Dans ce contexte positif, il est enthousiasmant de noter l’émergence d’une véritable culture startup. Plusieurs facteurs expliquent le phénomène. Tout d’abord, la région bénéficie d’une population jeune et dynamique, dont la moitié a de moins de 25 ans. Très axée sur la technologie, la jeunesse africaine est connectée au monde. Elle crée, innove et entreprend. De plus, cet élan a trouvé le soutien naturel des dirigeants et plusieurs gouvernements de la région ont mis en place des politiques favorables à l’entrepreneuriat, avec des programmes d’incubation, de financement et d’accompagnement. Ainsi, le Sénégal, en 2019, a mis en place le Start-up Act, un régime juridique adapté à l’épanouissement économique des startups nationales. Ce plan prévoit, parmi différentes mesures, des dispositions fiscales permettant d’alléger la pression financière pesant sur les jeunes entreprises.
Cette ambition ne se limite pas au Sénégal. D’autres États, notamment la Côte d’Ivoire, misent également sur le développement technologique et numérique. Considérée comme l’une des économies les plus prospères d’Afrique de l’Ouest, en grande partie grâce à ses exportations de cacao et de café, la Côte d’Ivoire est depuis toujours une terre fertile pour les entrepreneurs. En initiant une politique tournée vers les jeunes entreprises, l’État affirme sa volonté de transformer son écosystème. Cela pourrait permettre au pays de rapidement devenir la première « startup nation » africaine.
Parmi les projets d’envergure, on note Côte d’Ivoire Innovation (CI20). Ce collège d’entreprises technologiques est dirigé par de jeunes Ivoiriens via l’initiative Startup boost Capital, lancée en janvier 2023 et dotée d’un budget d’un milliard de francs CFA. À terme, CI20 doit soutenir près d’un million de projets numériques. Rappelons qu’en 2016, Bruno Koné, alors ministre de l’Économie numérique, avait déjà lancé la Fondation jeunesse numérique, un incubateur de startups ayant pour objectif de lutter contre le chômage des jeunes grâce aux TIC et qu’il avait également offert deux millions de francs CFA à un centre d’innovation technologique.
Ce contexte a permis à ce pays de voir émerger plusieurs startups qui contribuent à améliorer le contexte entrepreneurial, créant ainsi une dynamique vertueuse. On note ainsi Lifiled Ci, qui a été créée dans le but de résoudre les problèmes liés à l’inaccessibilité à internet et au déficit énergétique des populations, ou encore Etudesk, spécialisé dans les technologies de l’éducation et qui offre des formations en ligne orientées métier pour aider les étudiants et les demandeurs d’emploi à se préparer au recrutement dans les marchés émergents.

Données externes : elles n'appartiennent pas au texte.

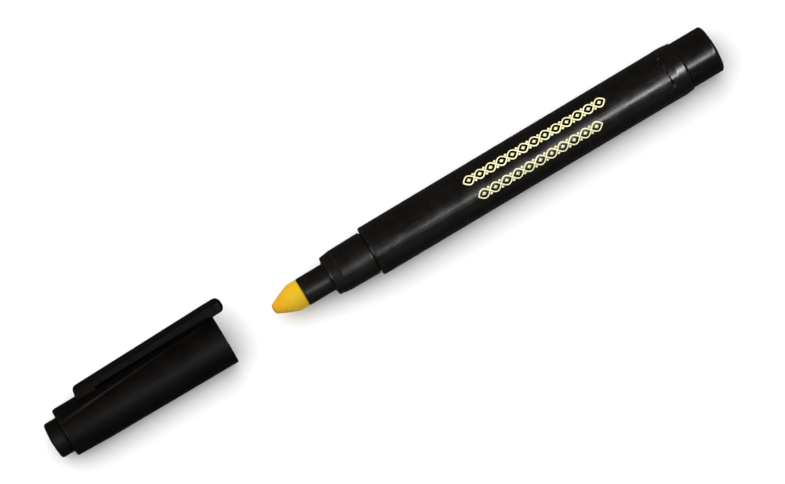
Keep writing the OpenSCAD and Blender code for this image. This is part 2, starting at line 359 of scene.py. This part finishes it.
def fibre_rod_material():
    """The reservoir's bundled fibre, soaked with fluid."""
    material, tree, shader = new_material("reservoir_fibre")
    coords = node(tree, "ShaderNodeTexCoord").outputs["Object"]
    strands = noise(tree, coords, 3000.0, 4.0, stretch=(0.04, 1, 1))
    soak = noise(tree, coords, 90.0, 2.0, stretch=(0.5, 1, 1))
    colour = mix(tree, strands, (0.62, 0.40, 0.13, 1), (0.85, 0.66, 0.34, 1))
    colour = mix(tree, remap(tree, soak, 0.35, 0.65, 0, 0.5), colour, (0.55, 0.30, 0.05, 1))
    tree.links.new(colour, shader.inputs["Base Color"])
    tree.links.new(remap(tree, strands, 0.3, 0.7, 0.7, 0.95), shader.inputs["Roughness"])
    bump = node(tree, "ShaderNodeBump", {"Height": strands, "Strength": 0.5, "Distance": 0.0001})
    tree.links.new(bump.outputs["Normal"], shader.inputs["Normal"])
    return material


def ink_material():
    """Cream printing ink: thin in places, a little worn."""
    material, tree, shader = new_material("cream_ink")
    coords = node(tree, "ShaderNodeTexCoord").outputs["Object"]
    patch = noise(tree, coords, 2200.0, 3.0)
    cloud = noise(tree, coords, 350.0, 2.0)
    fresh, aged, plastic = (0.93, 0.90, 0.56, 1), (0.80, 0.74, 0.42, 1), (0.20, 0.18, 0.10, 1)
    colour = mix(tree, remap(tree, cloud, 0.3, 0.7, 0, 1), fresh, aged)
    colour = mix(tree, remap(tree, patch, 0.62, 0.74, 0, 0.55), colour, plastic)
    tree.links.new(colour, shader.inputs["Base Color"])
    tree.links.new(remap(tree, patch, 0.3, 0.7, 0.42, 0.6), shader.inputs["Roughness"])
    bump = node(tree, "ShaderNodeBump", {"Height": patch, "Strength": 0.2, "Distance": 0.00001})
    tree.links.new(bump.outputs["Normal"], shader.inputs["Normal"])
    return material


# ---------------------------------------------------------------- the pen

barrel_plastic = black_plastic("barrel_plastic", 0.25)
section_plastic = black_plastic("section_plastic", 0.30)
plug_plastic = black_plastic("plug_plastic", 0.24, specular=0.32)
cap_plastic = black_plastic("cap_plastic", 0.44, tint=(0.0016, 0.0012, 0.0009), scratch=1.4, specular=0.13)
end_plug_plastic = black_plastic("end_plug_plastic", 0.44, tint=(0.0018, 0.0014, 0.0010), specular=0.18)
clip_plastic = black_plastic("clip_plastic", 0.42, tint=(0.0014, 0.0011, 0.0008), specular=0.08)

barrel_front_r = 6.05
barrel_rear_r = 6.15
end_r = 5.95
bore_r = 4.9
front_socket_r = 5.1
front_socket_len = 9.2
rear_socket_r = 5.15
rear_socket_len = 8
taper_len = barrel_len - 4.4
ring_foot = barrel_len - 4.6  # where the tube's taper meets the step up to its end ring
ring_front = barrel_len - 4.1
ring_rear = barrel_len - 2.4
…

Au niveau bancaire, S-Cash Payment propose un compte mobile alternatif pour particuliers et micro-entrepreneurs à faibles revenus. Pour faciliter les déplacements, Wabeyi met en relation passagers et conducteurs ayant le même trajet.

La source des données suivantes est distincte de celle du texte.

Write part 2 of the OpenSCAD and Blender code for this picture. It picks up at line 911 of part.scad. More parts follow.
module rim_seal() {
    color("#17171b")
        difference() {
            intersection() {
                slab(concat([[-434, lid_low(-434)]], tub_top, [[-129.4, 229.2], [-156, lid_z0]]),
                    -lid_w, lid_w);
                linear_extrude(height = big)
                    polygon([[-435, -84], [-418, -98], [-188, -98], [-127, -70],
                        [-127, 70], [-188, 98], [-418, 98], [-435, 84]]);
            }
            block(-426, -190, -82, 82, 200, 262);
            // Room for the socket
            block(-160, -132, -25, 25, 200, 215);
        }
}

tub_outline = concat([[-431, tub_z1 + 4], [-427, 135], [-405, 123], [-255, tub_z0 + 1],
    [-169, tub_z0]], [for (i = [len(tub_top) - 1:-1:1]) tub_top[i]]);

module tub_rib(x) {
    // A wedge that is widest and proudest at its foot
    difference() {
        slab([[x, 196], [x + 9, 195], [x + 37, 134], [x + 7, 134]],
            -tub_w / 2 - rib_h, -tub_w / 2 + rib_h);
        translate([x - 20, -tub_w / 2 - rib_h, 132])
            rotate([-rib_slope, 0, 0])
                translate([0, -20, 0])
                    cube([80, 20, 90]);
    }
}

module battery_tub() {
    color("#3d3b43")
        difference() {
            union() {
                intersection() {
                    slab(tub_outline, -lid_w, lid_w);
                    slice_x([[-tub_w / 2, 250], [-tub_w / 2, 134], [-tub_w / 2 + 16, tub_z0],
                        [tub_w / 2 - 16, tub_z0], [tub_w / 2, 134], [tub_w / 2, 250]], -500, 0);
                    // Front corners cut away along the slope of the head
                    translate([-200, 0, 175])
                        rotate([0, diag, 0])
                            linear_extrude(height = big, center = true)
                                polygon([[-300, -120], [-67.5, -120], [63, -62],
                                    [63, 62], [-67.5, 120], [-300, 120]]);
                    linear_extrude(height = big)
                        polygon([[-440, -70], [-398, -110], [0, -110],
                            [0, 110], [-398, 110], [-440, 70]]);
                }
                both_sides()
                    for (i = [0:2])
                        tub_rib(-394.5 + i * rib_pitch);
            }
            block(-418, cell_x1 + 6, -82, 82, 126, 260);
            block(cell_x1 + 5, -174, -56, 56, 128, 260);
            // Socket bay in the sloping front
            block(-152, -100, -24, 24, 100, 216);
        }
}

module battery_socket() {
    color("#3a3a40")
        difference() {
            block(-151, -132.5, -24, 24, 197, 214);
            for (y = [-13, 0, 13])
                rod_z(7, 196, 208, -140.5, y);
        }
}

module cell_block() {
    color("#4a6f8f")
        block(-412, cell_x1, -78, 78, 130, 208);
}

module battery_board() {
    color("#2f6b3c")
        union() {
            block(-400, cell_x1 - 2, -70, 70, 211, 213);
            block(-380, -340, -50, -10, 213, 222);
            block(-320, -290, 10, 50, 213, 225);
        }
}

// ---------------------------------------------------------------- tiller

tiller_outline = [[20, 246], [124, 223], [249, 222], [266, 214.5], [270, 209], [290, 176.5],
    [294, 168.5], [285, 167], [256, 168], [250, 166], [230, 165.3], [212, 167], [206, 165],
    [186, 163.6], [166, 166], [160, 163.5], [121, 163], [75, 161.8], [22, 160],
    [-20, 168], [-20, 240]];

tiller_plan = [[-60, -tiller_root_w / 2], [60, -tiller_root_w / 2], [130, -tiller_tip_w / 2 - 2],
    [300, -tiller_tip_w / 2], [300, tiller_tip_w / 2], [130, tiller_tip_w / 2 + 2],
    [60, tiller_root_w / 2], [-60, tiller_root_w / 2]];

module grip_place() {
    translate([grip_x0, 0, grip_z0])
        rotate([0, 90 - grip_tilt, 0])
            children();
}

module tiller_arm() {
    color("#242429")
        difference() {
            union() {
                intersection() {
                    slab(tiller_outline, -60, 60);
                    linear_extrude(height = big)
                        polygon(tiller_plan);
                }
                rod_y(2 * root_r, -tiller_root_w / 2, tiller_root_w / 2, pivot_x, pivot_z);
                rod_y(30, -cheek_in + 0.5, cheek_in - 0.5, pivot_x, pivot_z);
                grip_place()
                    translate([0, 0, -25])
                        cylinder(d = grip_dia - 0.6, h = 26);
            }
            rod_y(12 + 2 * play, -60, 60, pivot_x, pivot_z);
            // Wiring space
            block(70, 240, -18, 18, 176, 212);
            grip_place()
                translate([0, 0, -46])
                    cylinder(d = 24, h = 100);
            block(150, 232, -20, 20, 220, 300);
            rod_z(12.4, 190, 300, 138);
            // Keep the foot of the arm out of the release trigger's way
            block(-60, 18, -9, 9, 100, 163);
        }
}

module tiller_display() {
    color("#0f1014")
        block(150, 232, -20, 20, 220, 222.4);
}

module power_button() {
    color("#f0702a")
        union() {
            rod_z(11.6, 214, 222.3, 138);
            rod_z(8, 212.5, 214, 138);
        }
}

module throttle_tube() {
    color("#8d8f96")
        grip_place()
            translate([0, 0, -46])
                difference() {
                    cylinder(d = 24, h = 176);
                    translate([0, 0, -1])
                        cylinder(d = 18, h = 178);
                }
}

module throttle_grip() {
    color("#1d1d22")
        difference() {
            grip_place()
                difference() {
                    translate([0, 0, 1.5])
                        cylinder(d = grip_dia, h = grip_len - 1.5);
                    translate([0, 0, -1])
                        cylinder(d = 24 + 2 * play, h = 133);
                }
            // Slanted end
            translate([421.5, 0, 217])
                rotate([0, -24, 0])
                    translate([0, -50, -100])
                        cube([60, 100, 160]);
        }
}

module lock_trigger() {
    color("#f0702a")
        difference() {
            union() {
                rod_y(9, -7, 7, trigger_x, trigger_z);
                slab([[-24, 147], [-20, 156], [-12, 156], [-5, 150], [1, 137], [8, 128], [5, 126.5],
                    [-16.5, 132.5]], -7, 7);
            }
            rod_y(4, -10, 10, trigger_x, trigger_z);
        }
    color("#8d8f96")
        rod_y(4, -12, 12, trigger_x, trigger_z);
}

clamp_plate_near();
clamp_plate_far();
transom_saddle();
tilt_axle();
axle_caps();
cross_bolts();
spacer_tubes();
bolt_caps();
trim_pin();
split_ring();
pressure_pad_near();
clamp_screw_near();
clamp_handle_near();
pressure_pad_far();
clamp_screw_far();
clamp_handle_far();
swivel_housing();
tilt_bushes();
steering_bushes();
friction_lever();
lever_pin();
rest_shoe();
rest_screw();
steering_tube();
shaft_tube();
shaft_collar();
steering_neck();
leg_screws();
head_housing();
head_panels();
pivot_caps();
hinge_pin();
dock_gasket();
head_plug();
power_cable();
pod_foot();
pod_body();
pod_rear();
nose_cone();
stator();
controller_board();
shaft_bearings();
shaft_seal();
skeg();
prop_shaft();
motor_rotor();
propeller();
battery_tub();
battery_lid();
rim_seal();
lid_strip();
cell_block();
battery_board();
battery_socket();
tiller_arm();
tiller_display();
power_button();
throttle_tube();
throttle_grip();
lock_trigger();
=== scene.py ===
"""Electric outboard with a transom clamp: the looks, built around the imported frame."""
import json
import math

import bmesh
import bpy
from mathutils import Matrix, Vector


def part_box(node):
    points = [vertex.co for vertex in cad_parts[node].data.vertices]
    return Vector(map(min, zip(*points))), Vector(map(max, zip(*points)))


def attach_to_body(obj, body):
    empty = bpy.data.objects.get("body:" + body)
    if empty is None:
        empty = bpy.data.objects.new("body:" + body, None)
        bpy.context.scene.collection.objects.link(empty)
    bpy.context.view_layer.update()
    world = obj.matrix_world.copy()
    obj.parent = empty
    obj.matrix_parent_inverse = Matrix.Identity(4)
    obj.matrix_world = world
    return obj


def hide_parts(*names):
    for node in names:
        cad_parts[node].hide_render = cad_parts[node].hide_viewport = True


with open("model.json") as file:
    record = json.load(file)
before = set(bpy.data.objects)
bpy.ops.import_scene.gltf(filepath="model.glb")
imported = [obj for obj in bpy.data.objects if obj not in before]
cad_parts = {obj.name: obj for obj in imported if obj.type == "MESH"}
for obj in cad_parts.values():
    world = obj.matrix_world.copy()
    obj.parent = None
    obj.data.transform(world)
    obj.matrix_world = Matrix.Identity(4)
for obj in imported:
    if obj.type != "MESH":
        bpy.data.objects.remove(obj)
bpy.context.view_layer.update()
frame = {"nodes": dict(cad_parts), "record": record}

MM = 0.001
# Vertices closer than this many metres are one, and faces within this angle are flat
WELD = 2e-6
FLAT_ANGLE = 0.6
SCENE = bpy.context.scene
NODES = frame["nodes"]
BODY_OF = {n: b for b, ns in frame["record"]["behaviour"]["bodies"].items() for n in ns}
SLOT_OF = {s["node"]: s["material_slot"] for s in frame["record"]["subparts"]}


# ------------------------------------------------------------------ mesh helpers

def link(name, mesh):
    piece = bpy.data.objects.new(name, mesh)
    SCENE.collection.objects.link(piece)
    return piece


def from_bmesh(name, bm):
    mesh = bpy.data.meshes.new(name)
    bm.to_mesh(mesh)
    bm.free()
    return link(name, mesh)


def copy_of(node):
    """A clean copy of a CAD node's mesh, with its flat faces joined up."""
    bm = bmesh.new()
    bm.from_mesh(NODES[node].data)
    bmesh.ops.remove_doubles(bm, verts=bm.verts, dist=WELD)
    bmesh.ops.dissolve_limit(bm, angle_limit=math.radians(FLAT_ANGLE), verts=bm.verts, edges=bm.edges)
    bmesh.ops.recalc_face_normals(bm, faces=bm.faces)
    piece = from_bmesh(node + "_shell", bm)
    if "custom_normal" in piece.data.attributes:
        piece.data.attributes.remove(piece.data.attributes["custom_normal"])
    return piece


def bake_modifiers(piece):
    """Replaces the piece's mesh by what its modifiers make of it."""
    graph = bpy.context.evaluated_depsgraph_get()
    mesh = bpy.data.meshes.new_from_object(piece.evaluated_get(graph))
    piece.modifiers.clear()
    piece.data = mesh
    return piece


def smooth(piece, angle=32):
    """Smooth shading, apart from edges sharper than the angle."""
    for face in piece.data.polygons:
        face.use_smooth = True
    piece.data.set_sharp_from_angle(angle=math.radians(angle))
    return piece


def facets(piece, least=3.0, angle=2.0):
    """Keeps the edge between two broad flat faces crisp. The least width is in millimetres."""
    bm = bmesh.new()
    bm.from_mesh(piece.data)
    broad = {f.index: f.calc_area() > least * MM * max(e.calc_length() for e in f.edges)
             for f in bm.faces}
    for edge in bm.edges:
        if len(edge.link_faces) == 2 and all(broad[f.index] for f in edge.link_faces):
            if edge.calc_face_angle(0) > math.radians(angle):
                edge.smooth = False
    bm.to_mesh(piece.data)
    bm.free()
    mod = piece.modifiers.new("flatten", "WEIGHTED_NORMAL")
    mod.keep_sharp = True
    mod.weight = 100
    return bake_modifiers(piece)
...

Cependant, ces succès ne doivent pas occulter les freins systémiques qui subsistent. Ainsi, malgré des investissements étatiques massifs (150 milliards de francs CFA) dans le réseau de fibre optique, les coupures de réseau restent fréquentes et ralentissent le développement des entreprises. Les startups locales attendent désormais un véritable corpus de lois capables d’encadrer et de soutenir efficacement leur développement, sur le modèle du Start Up Act sénégalais.
Ce cadre juridique devrait permettre aux startups ivoiriennes de renforcer la confiance des investisseurs étrangers, leur apport permettant l’ancrage régional, étape nécessaire avant le développement international. Ainsi, en septembre 2022, la fintech Julaya, qui facilite via une application mobile les paiements B2B pour les entreprises locales en Afrique de l’Ouest francophone, a réussi une levée de fonds en série A de cinq millions de dollars.
En résumé, des politiques visionnaires ont permis l’essor rapide d’un écosystème innovant et porteur d’avenir. Mais elles pourraient rapidement s’avérer insuffisantes si un cadre juridique et fiscal plus favorable ne permet pas d’encourager les efforts des jeunes entrepreneurs ivoiriens. C’est un enjeu de poids pour permettre à la Côte d’Ivoire, mais aussi à toute l’Afrique occidentale, de passer un cap majeur dans l’économie mondiale actuelle.